Mais l'image d'une personne n'est pas une oeuvre de l'esprit, ce qui laisse intacte la question de savoir si l'aspect patrimonial de l'image est transmissible aux héritiers. La jurisprudence a hésité, mais tend à considérer que oui, les héritiers peuvent se plaindre de l'utilisation commerciale de l'image du défunt, même en l'absence de toute atteinte à sa dignité.
Ainsi, le Tribunal de Grande Instance de PARIS a pu juger que: "Le droit à l'image comme le droit au nom, sont essentiellement attachés à la personne de leur titulaire mais présentent également un caractère patrimonial qui permet d'en monnayer l'exploitation commerciale et se transmet aux héritiers.
Il y a lieu d'interdire toute publicité et toute mise en vente par une société privée de monnaie à l'effigie du Général de Gaulle, pour violation du droit à l'image et du droit au nom. En effet, l'évidente dimension historique, nationale et internationale du Général de Gaulle, et le fait que son nom et son image aient déjà fait l'objet de commercialisation, ne peuvent avoir pour effet de priver ses descendants d'une protection offerte par la loi."
Donc si notre Courtney Love française peinerait à faire juger que l'image de Cobain en train de chanter du rap lui cause une souffrance morale telle que la société éditrice a manqué de prudence en mettant en scène une telle horreur, et a donc commis une faute, elle pourrait bien être fondée à demander des soussous en raison de cette exploitation non autorisée et à but commercial de l'image du chanteur.

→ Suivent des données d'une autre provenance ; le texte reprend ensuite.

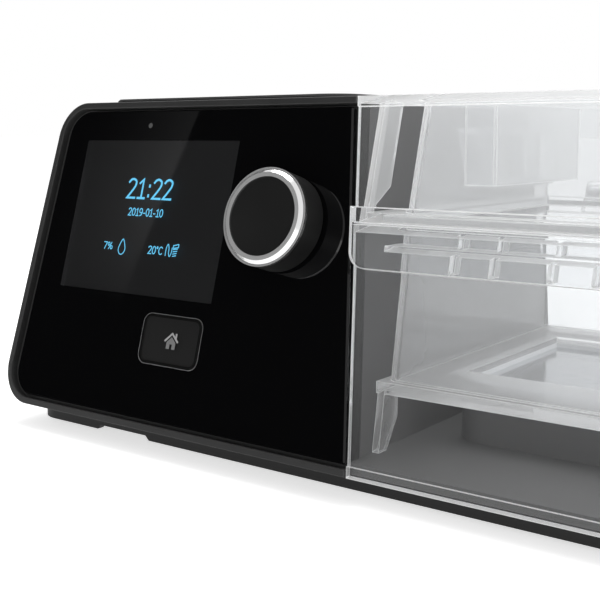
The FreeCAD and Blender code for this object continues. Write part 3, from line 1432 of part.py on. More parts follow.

Méfiance donc, Messieurs les éditeurs de jeux vidéo français, ne vous risquez pas à utiliser, sans autorisation, l'image de Louis de Funès dans un FPS ou de Coluche dans un Beat them' up.
Dans un prochain article, nous étudierons les aspects juridiques du droit à l'image d'un maure mort-vivant chantant amor amor. Pardon ? Zoulou ne tolère pas que l'on blague sur les zombies ? Ah bon, ben alors oubliez, c'est mort.